Here is an example of using freq_table()
to create a one-way frequency table with all function arguments left at their default values:
mtcars %>%
freq_table(am)
#> var cat n n_total percent se t_crit lcl ucl
#> 1 am 0 19 32 59.375 8.820997 2.039513 40.94225 75.49765
#> 2 am 1 13 32 40.625 8.820997 2.039513 24.50235 59.05775
Here is an example of using freq_table()
to create a two-way frequency table with all function arguments left at their default values:
mtcars %>%
freq_table(am, cyl)
#> # A tibble: 6 × 17
#> row_var row_cat col_var col_cat n n_row n_total percent_total se_total
#> <chr> <chr> <chr> <chr> <int> <int> <int> <dbl> <dbl>
#> 1 am 0 cyl 4 3 19 32 9.38 5.24
#> 2 am 0 cyl 6 4 19 32 12.5 5.94
#> 3 am 0 cyl 8 12 19 32 37.5 8.70
#> 4 am 1 cyl 4 8 13 32 25 7.78
#> 5 am 1 cyl 6 3 13 32 9.38 5.24
#> 6 am 1 cyl 8 2 13 32 6.25 4.35
#> # … with 8 more variables: t_crit_total <dbl>, lcl_total <dbl>,
#> # ucl_total <dbl>, percent_row <dbl>, se_row <dbl>, t_crit_row <dbl>,
#> # lcl_row <dbl>, ucl_row <dbl>
You can learn more about the freq_table()
function and ways to adjust default behaviors in vignette(“descriptive_analysis”).
freq_test()
The freq_test()
function is an S3 generic. It currently has methods for conducting hypothesis tests on one-way and two-way frequency tables. Further, it is made to work in a dplyr pipeline with the freq_table()
function.
For the freq_table_two_way
class, the methods used are Pearson’s chi-square test of independence Fisher’s exact test. When cell counts are <= 5, Fisher’s Exact Test is considered more reliable.

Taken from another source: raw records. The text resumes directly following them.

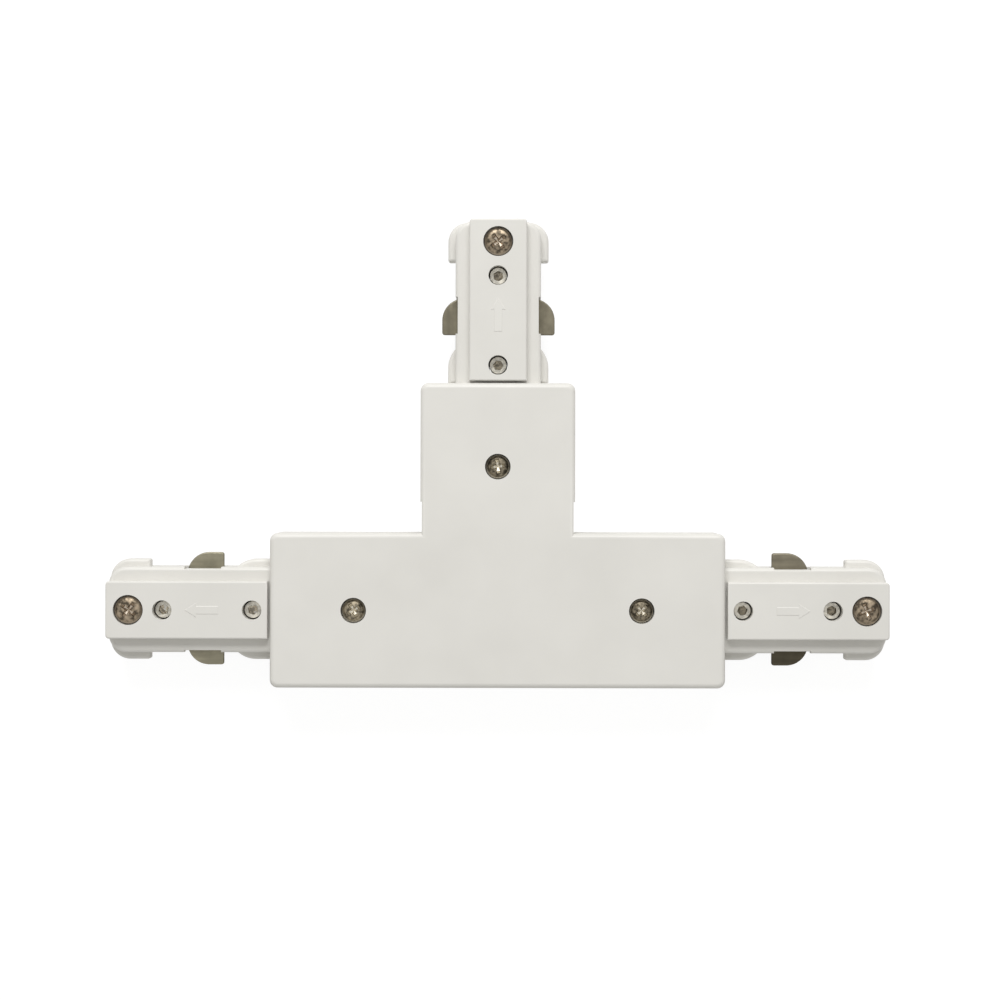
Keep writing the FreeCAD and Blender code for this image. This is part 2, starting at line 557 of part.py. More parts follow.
def neutral_busbar():
    """The other busbar, whose branch bridges the live one on its way up the stem."""
    body = piece("neutral_busbar")
    low, high = PLUG_FLOOR, f"{PLUG_FLOOR} + sheet_thickness"
    inner, outer, end = STRIP, f"{STRIP} + strip_width", "arm_reach - strip_end"
    near = f"{inner} - bridge_gap - sheet_thickness"
    far = f"{outer} + bridge_gap"
    pad(body, "strip", low, high,
        [(f"-({end})", f"-({outer})"), (end, f"-({outer})"), (end, f"-({inner})"), (outer, f"-({inner})"),
         (outer, f"{near} + sheet_thickness"), (inner, f"{near} + sheet_thickness"),
         (inner, f"-({inner})"), (f"-({end})", f"-({inner})")],
        block(inner, outer, far, end))
    lift = f"{PLUG_FLOOR} + bridge_lift"
    pad(body, "bridge_legs", low, f"{lift} + sheet_thickness",
        block(inner, outer, near, f"{near} + sheet_thickness"),
        block(inner, outer, far, f"{far} + sheet_thickness"))
    pad(body, "bridge", lift, f"{lift} + sheet_thickness",
        block(inner, outer, near, f"{far} + sheet_thickness"))
    pad(body, "tabs", low, WING_TOP, *busbar_tabs(-1, ("right", "stem")), *busbar_tabs(1, ("left",)))


def earth_link():
    """The flat T under the towers, stepped down at its ends to the three clamp bars."""
    body = piece("earth_link")
    half = "link_width / 2"
    pad(body, "plate", "link_height", LINK_TOP, tee(half, "arm_reach - link_drop_place"))
    step = across("arm_reach - link_drop_place - sheet_thickness", "arm_reach - link_drop_place", half)
    pad(body, "steps", BAR_TOP, LINK_TOP, *on_each_arm(step))
    foot = across("arm_reach - link_drop_place - sheet_thickness", "arm_reach - link_foot_end", half)
    pad(body, "feet", BAR_TOP, f"{BAR_TOP} + sheet_thickness", *on_each_arm(foot))
    hole = (HOUSING_SCREW, "0", "housing_screw_shank / 2 + shank_gap")
    cut(body, "screw_holes", "link_height", LINK_TOP, *on_each_arm(hole))


housing_cover()
housing_base()
live_busbar()
neutral_busbar()
earth_link()
for arm in ARMS:
    screw(f"housing_screw_{arm}", arm, "housing_screw", HOUSING_SCREW, HOUSING_SEAT, HOUSING_THREAD_BOTTOM)
    screw(f"plug_screw_{arm}", arm, "plug_screw", PLUG_SCREW, PLUG_SEAT, PLUG_THREAD_BOTTOM)
    plug_base(arm)
    plug_cover(arm)
    clamp_bar(arm)
    for place in ("inner", "outer"):
        set_screw(arm, place)
    for circuit in SIDES:
        contact(arm, circuit)
doc.recompute()

for item in doc.Objects:
    if "Invalid" in item.State or "Error" in item.State:
        raise RuntimeError(f"{item.Name} is {item.State}")
for body in pieces:
    if body.Shape.isNull() or not body.Shape.isValid() or len(body.Shape.Solids) != 1:
        raise RuntimeError(f"{body.Label} is not one valid solid")

os.makedirs("parts", exist_ok=True)
for body in pieces:
    body.Shape.exportStep(os.path.join("parts", f"{body.Label}.step"))
    print(f"{body.Label}: {body.Shape.Volume:.1f} mm3")
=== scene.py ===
"""Track connector: a white plastic T with a plug on each of its three arms, seen from straight above."""

import math

import bmesh
import bpy
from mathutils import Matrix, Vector


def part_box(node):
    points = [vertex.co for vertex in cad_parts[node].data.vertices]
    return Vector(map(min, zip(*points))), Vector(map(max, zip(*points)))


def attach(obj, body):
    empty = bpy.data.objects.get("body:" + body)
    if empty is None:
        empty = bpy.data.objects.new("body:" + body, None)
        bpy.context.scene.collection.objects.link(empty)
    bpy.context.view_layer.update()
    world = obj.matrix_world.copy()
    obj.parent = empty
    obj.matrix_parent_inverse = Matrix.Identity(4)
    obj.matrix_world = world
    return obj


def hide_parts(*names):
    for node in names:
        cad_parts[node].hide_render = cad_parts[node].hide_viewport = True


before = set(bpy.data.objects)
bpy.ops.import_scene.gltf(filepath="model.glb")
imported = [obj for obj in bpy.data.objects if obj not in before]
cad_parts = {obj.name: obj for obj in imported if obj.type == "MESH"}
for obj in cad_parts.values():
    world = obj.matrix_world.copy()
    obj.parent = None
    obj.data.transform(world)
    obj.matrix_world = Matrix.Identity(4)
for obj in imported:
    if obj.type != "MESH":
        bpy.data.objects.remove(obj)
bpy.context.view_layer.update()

MM = 0.001
ARMS = ("right", "stem", "left")


# Housing: the T-shaped cover and the plate that closes its back.
# Both are injection moulded in white plastic with a fine satin skin; the edges that the mould leaves
# are slightly round, and the three housing screws draw the two together.

def white_plastic(name, shift=0.0):
    """Satin white plastic: faint cloudy tone, fine mould grain, and sheen that varies a little."""
    material = bpy.data.materials.new(name)
    material.use_nodes = True
    nodes, links = material.node_tree.nodes, material.node_tree.links
    shader = nodes["Principled BSDF"]
    shader.inputs["IOR"].default_value = 1.5
    place = nodes.new("ShaderNodeTexCoord")
    mapping = nodes.new("ShaderNodeMapping")
    mapping.inputs["Location"].default_value = (shift, -shift, shift)
    links.new(place.outputs["Object"], mapping.inputs["Vector"])

    clouds = nodes.new("ShaderNodeTexNoise")
    clouds.inputs["Scale"].default_value = 55
    clouds.inputs["Detail"].default_value = 3
    links.new(mapping.outputs["Vector"], clouds.inputs["Vector"])
    tones = nodes.new("ShaderNodeValToRGB")
    tones.color_ramp.elements[0].position = 0.3
    tones.color_ramp.elements[0].color = (0.675, 0.662, 0.628, 1)
    tones.color_ramp.elements[1].position = 0.7
    tones.color_ramp.elements[1].color = (0.715, 0.702, 0.668, 1)
    links.new(clouds.outputs["Fac"], tones.inputs["Fac"])
    links.new(tones.outputs["Color"], shader.inputs["Base Color"])

    grain = nodes.new("ShaderNodeTexNoise")
    grain.inputs["Scale"].default_value = 4200
    grain.inputs["Detail"].default_value = 2
    links.new(mapping.outputs["Vector"], grain.inputs["Vector"])
    waves = nodes.new("ShaderNodeTexNoise")
    waves.inputs["Scale"].default_value = 260
    waves.inputs["Detail"].default_value = 2
    links.new(mapping.outputs["Vector"], waves.inputs["Vector"])
    sheen = nodes.new("ShaderNodeMapRange")
    sheen.inputs["To Min"].default_value = 0.36
    sheen.inputs["To Max"].default_value = 0.5
    links.new(waves.outputs["Fac"], sheen.inputs["Value"])
    links.new(sheen.outputs["Result"], shader.inputs["Roughness"])
    soft = nodes.new("ShaderNodeBump")
    soft.inputs["Strength"].default_value = 0.25
    soft.inputs["Distance"].default_value = 0.05 * MM
    links.new(waves.outputs["Fac"], soft.inputs["Height"])
    fine = nodes.new("ShaderNodeBump")
    fine.inputs["Strength"].default_value = 0.35
    fine.inputs["Distance"].default_value = 0.012 * MM
    links.new(grain.outputs["Fac"], fine.inputs["Height"])
    links.new(soft.outputs["Normal"], fine.inputs["Normal"])
    links.new(fine.outputs["Normal"], shader.inputs["Normal"])
    return material


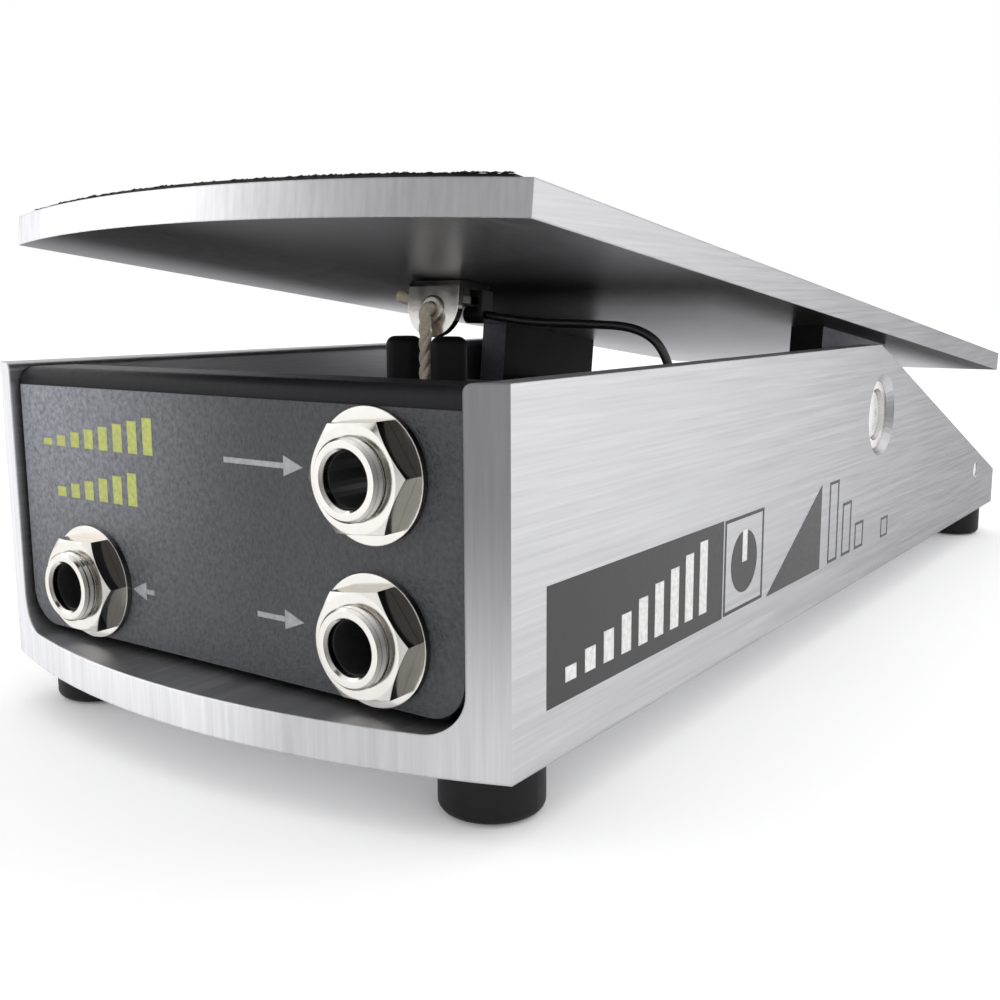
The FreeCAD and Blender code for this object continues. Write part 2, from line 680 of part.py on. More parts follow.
def make_chassis():
    """The aluminium channel with its arc front, sloped heel, pivot holes and floor holes."""
    body = new_body("chassis")
    section = [
        (-HALF_WIDTH, FLOOR),
        (HALF_WIDTH, FLOOR),
        (HALF_WIDTH, WALL_TOP),
        (INNER, WALL_TOP),
        (INNER, FLOOR_TOP),
        (-INNER, FLOOR_TOP),
        (-INNER, WALL_TOP),
        (-HALF_WIDTH, WALL_TOP),
    ]
    pad(body, outline(new_sketch(body, "channel_section", "XZ"), section), D.channel_length)
    fillet(body, D.inner_fillet, lambda edge: lies_along_y(edge, INNER, FLOOR_TOP))
    fillet(body, D.lip_radius, lambda edge: lies_along_y(edge, INNER, WALL_TOP))
    heel = FLOOR + D.heel_height
    slope = [
        (D.slope_start, WALL_TOP),
        (HALF_LENGTH, heel),
        (HALF_LENGTH + 2, heel),
        (HALF_LENGTH + 2, WALL_TOP + 2),
        (D.slope_start, WALL_TOP + 2),
    ]
    pocket(body, outline(new_sketch(body, "heel_slope", "YZ"), slope))
    front_cut(body, "channel_front", HALF_WIDTH, FRONT_CORNER, D.front_arc)
    bores = [
        (D.pivot_place, D.pivot_height, D.bushing_diameter + D.snug),
        (D.post_place, D.post_height, D.post_diameter + D.snug),
    ]
    pocket(body, circles(new_sketch(body, "side_bores", "YZ"), bores))
    holes = [(x, y, D.screw_hole) for x, y in FOOT_PLACES]
    holes += [(x, y, D.screw_hole) for x, y in PANEL_SCREWS + BRACKET_SCREWS]
    holes += [(D.lug_side, D.lug_place, D.screw_hole)]
    pocket(body, circles(new_sketch(body, "floor_holes", "XY"), holes))
    bore_radius = (D.bushing_diameter + D.snug) / 2
    chamfer(
        body,
        (D.countersink - D.bushing_diameter - D.snug) / 2,
        lambda edge: is_circle(edge, bore_radius)
        and abs(abs(edge.Curve.Center.x) - float(HALF_WIDTH)) < 1e-3,
    )
    return body


def make_feet():
    """Four rubber feet with rounded lower edges, each recessed for its screw."""
    feet = []
    screws = []
    for i, (x, y) in enumerate(FOOT_PLACES):
        block = rod(f"foot_block_{i}", D.foot_diameter, D.foot_height, (x, y, 0))
        rounded = round_edges(
            f"foot_round_{i}", block, float(D.foot_edge), lambda edge: edge.BoundBox.ZMax < 1e-3
        )
        recess_size = D.screw_head + D.foot_recess_room
        recess = rod(f"foot_recess_{i}", recess_size, D.foot_recess, (x, y, 0))
        hole = rod(f"foot_hole_{i}", D.screw_hole, D.foot_height, (x, y, 0))
        feet.append(cut(f"foot_{i}", rounded, recess, hole))
        head_base = D.foot_recess - D.screw_head_height
        head = rod(f"foot_screw_head_{i}", D.screw_head, D.screw_head_height, (x, y, head_base))
        shank_length = FLOOR_TOP - D.foot_recess - D.foot_screw_end
        shank = rod(f"foot_screw_shank_{i}", D.screw_shank, shank_length, (x, y, D.foot_recess))
        screws.append(fuse(f"foot_screw_{i}", head, shank))
    node(group("feet_group", feet), "feet")
    node(group("foot_screws_group", screws), "foot_screws")


def make_bushings():
    """The sleeves in the side walls that the axle turns in."""
    sleeves = []
    length = D.channel_wall - (D.countersink - D.bushing_diameter) / 2
    for side, start in (("left", -INNER - length), ("right", INNER)):
        at = (start, D.pivot_place, D.pivot_height)
        outer = rod(f"bushing_outer_{side}", D.bushing_diameter, length, at, "X")
        bore = rod(f"bushing_bore_{side}", D.bushing_bore, length, at, "X")
        sleeves.append(cut(f"bushing_{side}", outer, bore))
    node(group("bushings_group", sleeves), "pivot_bushings")


def make_spring_post():
    """The cross pin that the spring hooks on, its ends just inside the walls' outer faces."""
    reach = HALF_WIDTH - D.post_setback
    pin = rod("post_pin", D.post_diameter, reach * 2, (-reach, D.post_place, D.post_height), "X")
    node(pin, "spring_post")


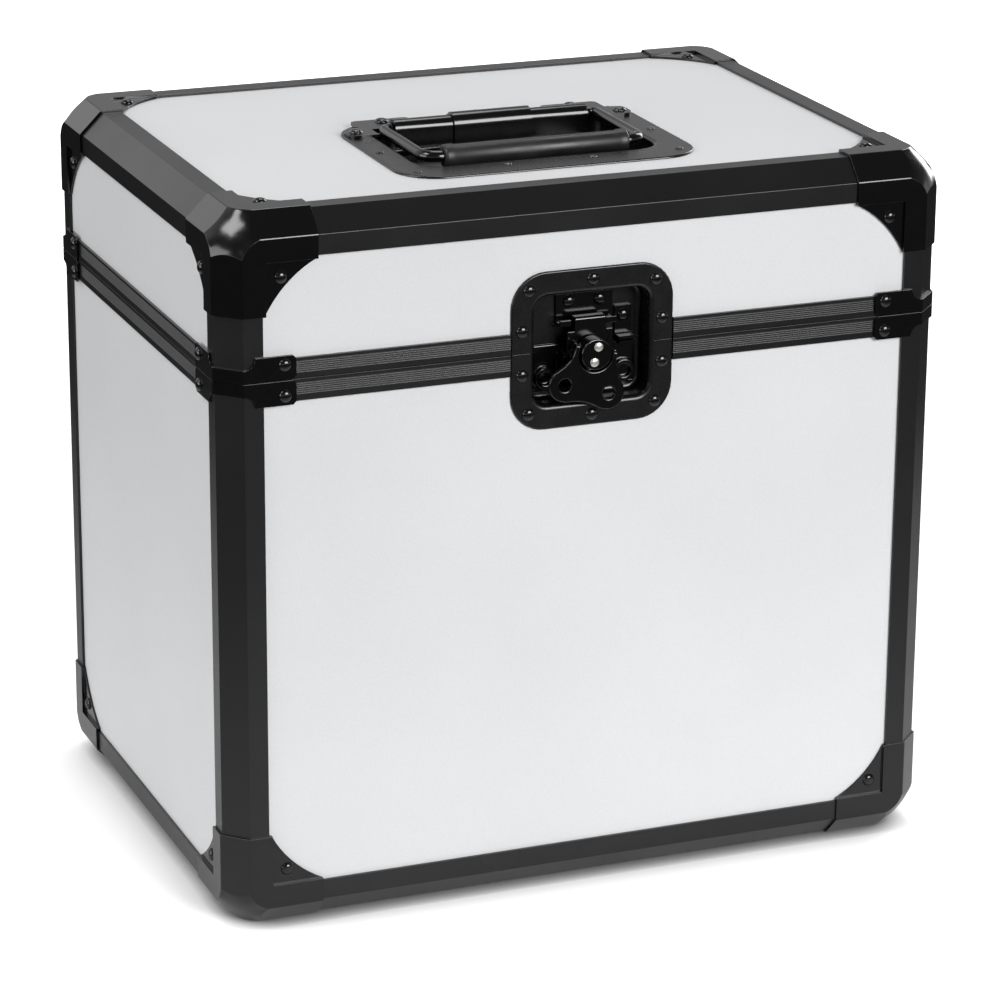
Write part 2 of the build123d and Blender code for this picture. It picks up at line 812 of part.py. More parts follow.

Here is an example of using freq_test()
to test the equality of proportions on a one-way frequency table with all function arguments left at their default values:
mtcars %>%
freq_table(am) %>%
freq_test() %>%
select(var:percent, p_chi2_pearson)
#> var cat n n_total percent p_chi2_pearson
#> 1 am 0 19 32 59.375 0.2888444
#> 2 am 1 13 32 40.625 0.2888444
Here is an example of using freq_test()
to conduct a chi-square test of independence on a two-way frequency table with all function arguments left at their default values:
mtcars %>%
freq_table(am, vs) %>%
freq_test() %>%
select(row_var:n, percent_row, p_chi2_pearson)
#> # A tibble: 4 × 7
#> row_var row_cat col_var col_cat n percent_row p_chi2_pearson
#> <chr> <chr> <chr> <chr> <int> <dbl> <dbl>
#> 1 am 0 vs 0 12 63.2 0.341
#> 2 am 0 vs 1 7 36.8 0.341
#> 3 am 1 vs 0 6 46.2 0.341
#> 4 am 1 vs 1 7 53.8 0.341
You can learn more about the freq_table()
function and ways to adjust default behaviors in vignette(“using_freq_test”).
freq_format()
The freq_format function is intended to make it quick and easy to format the output of the freq_table function for tables that may be used for publication. For example, a proportion and 95% confidence interval could be formatted as “24.00 (21.00 - 27.00).”
mtcars %>%
freq_table(am) %>%
freq_format(
recipe = "percent (lcl - ucl)",
name = "percent_95",
digits = 2
) %>%
select(var, cat, percent_95)
#> var cat percent_95
#> 1 am 0 59.38 (40.94 - 75.50)
#> 2 am 1 40.62 (24.50 - 59.06)
You can learn more about the freq_format()
function by reading the function documentation.